Europe’s rightward lurch
The anti-Semitic and extreme right-wing Front National under Marine Le Pen and the Dutch right-wing populists under Geert Wilders are closing ranks and forging an alliance against Europe. In the UK, UKIP is agitating against migrants and demanding the country’s exit from the European Union. In Poland we are seeing the emergence of a neo-fascist movement modeled on Hungary’s Jobbik, uniting hooligans and extreme right wingers. The Greek neo-fascist outfit Golden Dawn has long been the third strongest party in opinion polls. And in early February, a narrow majority in Switzerland voted against “mass immigration”. This much is clear: since the outbreak of the Euro-crisis, nationalism and racism have been on the rise everywhere on the continent.
The extreme right is regrouping
In Germany, too, we can hear echoes of the same tune. The NPD (Germany’s premier neo-Nazi party) is trying to escape from its currently disastrous situation by driving forward campaigns against refugee homes. The newly formed Alternative for Germany is a party that plays host to both radical, neo-liberal opponents of the single currency and extreme right-wing forces. To be sure, Germany has not yet seen the emergence of a party to the right of the CDU/CSU (the main conservative parties) that would have been able to durably install itself at the federal (as opposed to state) level. But we keep witnessing attempts to channel existing fears about the crisis erupting in Germany in racist and nationalist directions. Whether in the debate about highway tolls for cars coming from abroad, or the invocation of local councils that are supposedly overwhelmed by the influx of Bulgarian and Romanian migrants – there is no end to open, explicit regress to racist prejudices, first and foremost by the Bavarian CSU.
Antifa confronts new challenges
In Germany and beyond, neo-fascist and right-wing populist parties are moving into position, everywhere in Europe they are using the current crisis to regroup their forces. Given the Euro-crisis and the social devastation it has wrought, they judge that they are in a good position to strengthen national and xenophobic arguments and discourses.

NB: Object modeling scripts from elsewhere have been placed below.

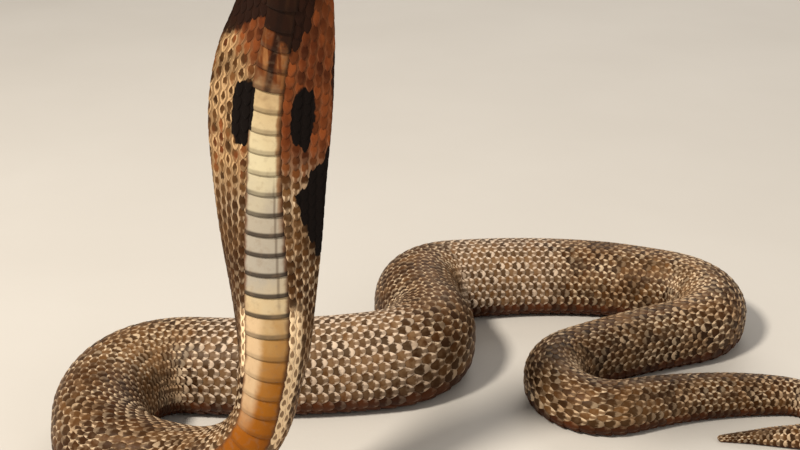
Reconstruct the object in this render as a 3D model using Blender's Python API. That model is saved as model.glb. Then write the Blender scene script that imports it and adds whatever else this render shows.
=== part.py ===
"""A spectacled cobra at rest on the floor, its neck raised and its hood spread.

The body is one long loft along a centreline: runs of (length, turn) on the floor,
then a raised neck through a few named points. It is divided by thin plane cuts.
All sizes here are in millimetres, and MM turns them into metres.
"""
import math

import bmesh
import bpy
import numpy as np
from mathutils import Matrix, Vector

MM = 0.001
GAP = 0.3  # left free between two pieces that meet

# Body sizes
DEPTH = 0.93  # half the height of the body on the floor, as a share of half its width
BELLY_HEIGHT = 0.97  # height of the centreline over the floor, as a share of that half height
PLATE_RISE = 0.5  # how far a belly plate stands proud of the skin
STEP = 0.5  # distance between the points that the centreline is worked out at
PLACE_PASSES, SIZE_PASSES = 30, 60  # how often the centreline and its sizes are evened out
ORIGIN = (24.4, -11.2)  # the middle of the footprint, in the path's own coordinates

# The body on the floor, from the neck's foot to the tail's tip: name, length, turn in degrees
# (a left turn is positive)
PATH_START = (-79.0, -74.0)
PATH_HEADING = 188.4
FLOOR_RUNS = [
    ("ring, front", 57.4, -72.9),
    ("ring, left", 35.3, -39.2),
    ("ring, back left", 43.8, -82.6),
    ("length behind the neck", 89.9, 18.2),
    ("bend to the front", 46.4, 96.0),
    ("short length", 35.3, -23.4),
    ("bend to the right", 30.1, -69.6),
    ("back length", 119.7, -34.3),
    ("right bend", 62.2, -141.0),
    ("length to the left", 67.3, 8.3),
    ("left bend", 68.5, 175.0),
    ("front length", 77.3, -24.8),
    ("tail bend", 51.3, -187.9),
    ("tail", 34.5, 7.8),
]
BEND_EASE, EASE_SAMPLES = 14.0, 9  # a turn eases in and out over this length

# Body radius on the floor at a distance from the path's start
RADII = [
    (0, 18.0), (60, 20.4), (110, 22.0), (200, 22.4), (255, 23.3), (300, 22.4), (350, 21.2),
    (425, 20.1), (482, 18.4),
    (527, 16.2), (597, 14.7), (658, 11.9), (714, 9.9), (767, 6.9), (795, 4.4), (821.6, 1.0),
]

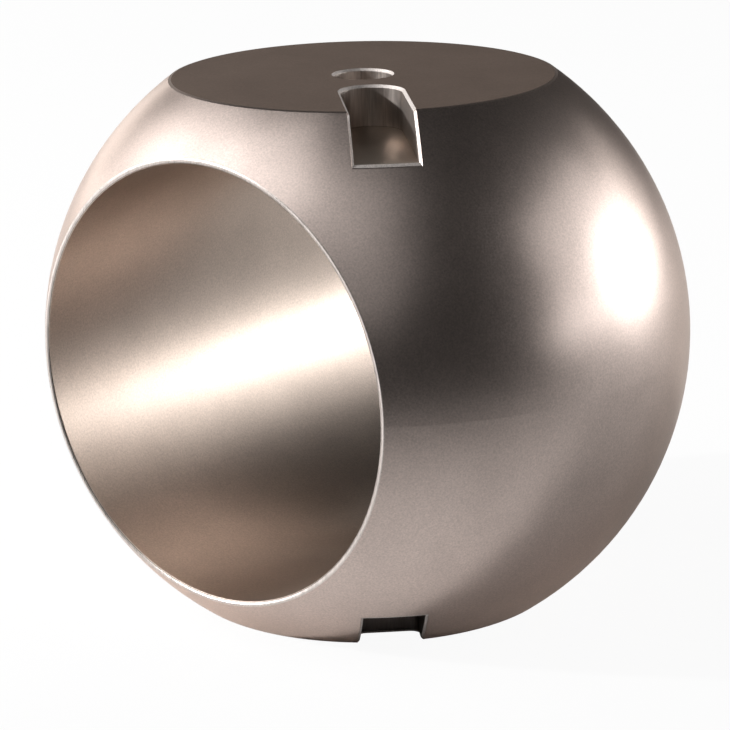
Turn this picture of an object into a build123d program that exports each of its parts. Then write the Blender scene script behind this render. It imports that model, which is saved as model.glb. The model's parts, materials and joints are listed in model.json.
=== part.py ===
from build123d import *
import os
from math import asin, cos, radians, sin, sqrt

# Valve ball: the full-bore ball of a quarter-turn ball valve, turned and milled from one piece.
# Millimetres, +Z up along the stem, the bore along Y, and the origin at the centre of the sphere.

# The turned ball
ball_d = 152.0
bore_d = 100.0
mouth_land = 0.95
mouth_break = 0.25

# The two flats that are milled square to the stem, above and below the bore
crown_wall = 11.5
rim_break = 0.4

# The drive slot in the top flat, turned from the near bore mouth (-Y) towards +X
slot_angle = 45.0
slot_w = 14.0
slot_start = 14.0
slot_floor_wall = 2.0
slot_chamfer = 0.6

# The shorter locating notch under the slot, at the edge of the bottom flat
notch_run = 5.7
notch_depth = 10.5
notch_corner_r = 2.0

# The blind centring hole in the middle of the top flat
hole_d = 13.5
hole_depth = 8.0
hole_chamfer = 0.5

# Sphere, mouths and flats
ball_r = ball_d / 2
bore_r = bore_d / 2
break_r = bore_r + mouth_break
land_r = break_r + mouth_land
mouth_y = sqrt(ball_r**2 - land_r**2)
flat_z = bore_r + crown_wall
rim_r = sqrt(ball_r**2 - flat_z**2)
break_angle = asin(rim_r / ball_r) + rim_break / ball_r

# Direction, sides, floor and end of the slot, and of the notch in line with it
outward = Vector(sin(radians(slot_angle)), -cos(radians(slot_angle)), 0)
sideways = Vector(cos(radians(slot_angle)), sin(radians(slot_angle)), 0)
slot_side = slot_w / 2
slot_end = slot_start + slot_side
slot_floor_z = bore_r + slot_floor_wall
notch_roof_z = flat_z - notch_depth
notch_start = rim_r - notch_run
flare_w = slot_w + 2 * slot_chamfer

top_face = Plane(origin=(0, 0, flat_z), x_dir=outward, z_dir=(0, 0, 1))
bottom_face = Plane(origin=(0, 0, -flat_z), x_dir=outward, z_dir=(0, 0, -1))
across_slot = Plane(origin=(0, 0, 0), x_dir=sideways, z_dir=outward)


def flared_wall(offset, growth):
    # A wall this far from the centre of the sphere and square to a radius of it: where its chamfer starts,
    # one chamfer under the surface, and a point on the chamfer's slope that is well outside the surface
    foot = sqrt(ball_r**2 - offset**2) - slot_chamfer
    lip = sqrt(ball_r**2 - (offset + growth)**2)
    return (offset, foot), (offset + 2 * growth, 2 * lip - foot)


# The space between the two sides of the slot, flared where the sides come out through the sphere
with BuildPart() as between_sides:
    with BuildSketch(across_slot):
        side_foot, side_lip = flared_wall(slot_side, slot_chamfer)
        with BuildLine():
            Polyline((0, 0), (slot_side, 0), side_foot, side_lip, (0, side_lip[1]))
            mirror(about=Plane.YZ)
        make_face()
    revolve(axis=Axis((0, 0, 0), sideways))

# The drive slot's space: a level floor, a full-radius end near the centre, and open through the ball's side
with BuildPart() as drive_slot:
    with BuildSketch(Plane.XZ):
        (floor_z, floor_reach), (floor_lip_z, floor_lip_reach) = flared_wall(slot_floor_z, -slot_chamfer)
        with BuildLine():
            Polyline(
                (0, floor_z),
                (floor_reach, floor_z),
                (floor_lip_reach, floor_lip_z),
                (floor_lip_reach, flat_z),
                (0, flat_z),
                close=True,
            )
        make_face()
    revolve(axis=Axis.Z)
    with BuildSketch(top_face):
        with Locations((slot_end, 0)):
            Circle(slot_side)
            Rectangle(ball_r, ball_d, align=(Align.MIN, Align.CENTER))
    extrude(amount=-flat_z, mode=Mode.INTERSECT)
    add(between_sides.part, mode=Mode.INTERSECT)
    with BuildSketch(top_face):
        with Locations((slot_end, 0)):
            Circle(flare_w / 2)
            Rectangle(ball_r, flare_w, align=(Align.MIN, Align.CENTER))
    extrude(amount=-slot_chamfer, taper=45)

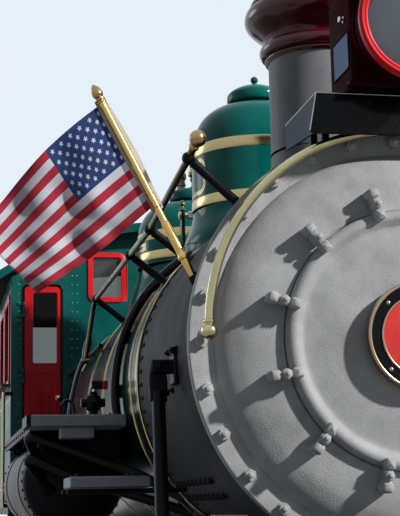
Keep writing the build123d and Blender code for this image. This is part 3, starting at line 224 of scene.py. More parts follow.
def make_paint(name, colour, worn, roughness, coat, shine, grain_scale, grain, dents, relief, dust, wear,
        metallic=0.0):
    """A painted finish: its colour, the metal or primer that shows where it is worn, and its skin."""
    material, tree, shader = new_material(name, roughness, metallic, coat)
    shader.inputs["Specular IOR Level"].default_value = shine
    skin = placed_group(tree, skin_group, Grain_Scale=grain_scale, Grain=grain, Dents=dents)
    weather = placed_group(tree, weather_group, Dust=dust, Wear=wear)
    darker = tuple(0.72 * part for part in colour)
    lighter = tuple(min(1.0, 1.18 * part) for part in colour)
    shade = mixed(tree, ranged(tree, skin.outputs["Mottle"], 0.3, 0.7), darker, lighter)
    shade = mixed(tree, weather.outputs["Dust Mask"], shade, (0.23, 0.21, 0.18))
    worn = worn if isinstance(worn, tuple) else (worn, worn, worn)
    shade = mixed(tree, weather.outputs["Wear Mask"], shade, worn)
    tree.links.new(shade, shader.inputs["Base Color"])
    rough = ranged(tree, skin.outputs["Mottle"], 0.3, 0.7, roughness * 0.85, min(1.0, roughness * 1.2))
    rough = math_node(tree, "MULTIPLY_ADD", weather.outputs["Dust Mask"], 0.45, rough, clamp=True)
    tree.links.new(rough, shader.inputs["Roughness"])
    bumped(tree, shader, skin.outputs["Height"], relief)
    return material


def make_metal(name, colour, tarnish_and_under_shade, roughness, tarnish, scratches):
    """Bare polished metal with its tarnish in soft patches, and painted shade that darkens what faces down
    towards the tarnish colour.
    """
    material, tree, shader = new_material(name, roughness, 1.0)
    polish = placed_group(tree, polish_group, Tarnish=tarnish, Scratches=scratches)
    shade = mixed(tree, polish.outputs["Tarnish Mask"], colour, tarnish_and_under_shade)
    # Painted shade: what faces down is mixed up to 60% towards the tarnish colour, standing in for the dark
    # ground that polished metal reflects.
    upward = parts_of(tree, tree.nodes.new("ShaderNodeNewGeometry").outputs["Normal"])[2]
    shade = mixed(tree, ranged(tree, upward, -0.3, 0.6, 0.6, 0.0), shade, tarnish_and_under_shade)
    tree.links.new(shade, shader.inputs["Base Color"])
    rough = math_node(tree, "MULTIPLY_ADD", polish.outputs["Tarnish Mask"], 0.3, roughness)
    tree.links.new(rough, shader.inputs["Roughness"])
    bumped(tree, shader, polish.outputs["Height"], 0.0006)
    return material


def make_glass(name, tint, roughness, body):
    material, tree, shader = new_material(name, roughness)
    set_inputs(shader, Transmission_Weight=body, IOR=1.45)
    smear = ranged(tree, noise(tree, object_place(tree), 12.0, 5.0, 0.6), 0.45, 0.8)
    tree.links.new(mixed(tree, smear, tint, tuple(0.8 * part for part in tint)), shader.inputs["Base Color"])
    tree.links.new(math_node(tree, "MULTIPLY_ADD", smear, 0.12, roughness), shader.inputs["Roughness"])
    return material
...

The antifascist movement has found it hard to analyse this rightward lurch in Europe. How should we judge these changes on the extreme right? What is the role of changing societal conditions in light of the crisis? What should be the focus of our work? What might adequate responses and counterstrategies look like? In Germany, these kinds of questions have been discussed largely at a local and regional level. And we are particularly looking forward to a lively and productive exchange with antifascists from other European countries!
The Conference in Berlin
The conference “Antifa in (the) Crisis” will offer us this opportunity. Together with you and activists from other European countries we want to discuss the current situation of the Antifa-movement and the effects of the crisis. We will open on Friday evening with an international panel (with participants from Greence, Hungary, Sweden and France) on racist mobilisations and antifascist perspectives in Europe. On Saturday evening, we will turn towards the situation in Germany. Headlined “Antifa in (the) Crisis?!”, the round-table will bring together representatives of different political currents – From NGOs to counselling services to trade unions – to debate the state of and challenges facing the antifascist movement in Germany. On Saturday and Sunday morning there will also be more in-depth workshops covering a variety of issues. Activists from (amongst others) Ex-Yugoslavia, Greece, Poland, Spain and Scandinavia will report on the extreme right in their respective countries. There will be workshops dedicated to issues like: “NSU and Antifa”; “Alternative for Germany?”; “Antifa between rural flight and survival fight”; “The politics of antifascist history”; “Protests against refugee homes”, but also “Working with Youth”, “Antifa between wage labour and activism” and “History and successes of the Antifa” or “Antifa and feminism”.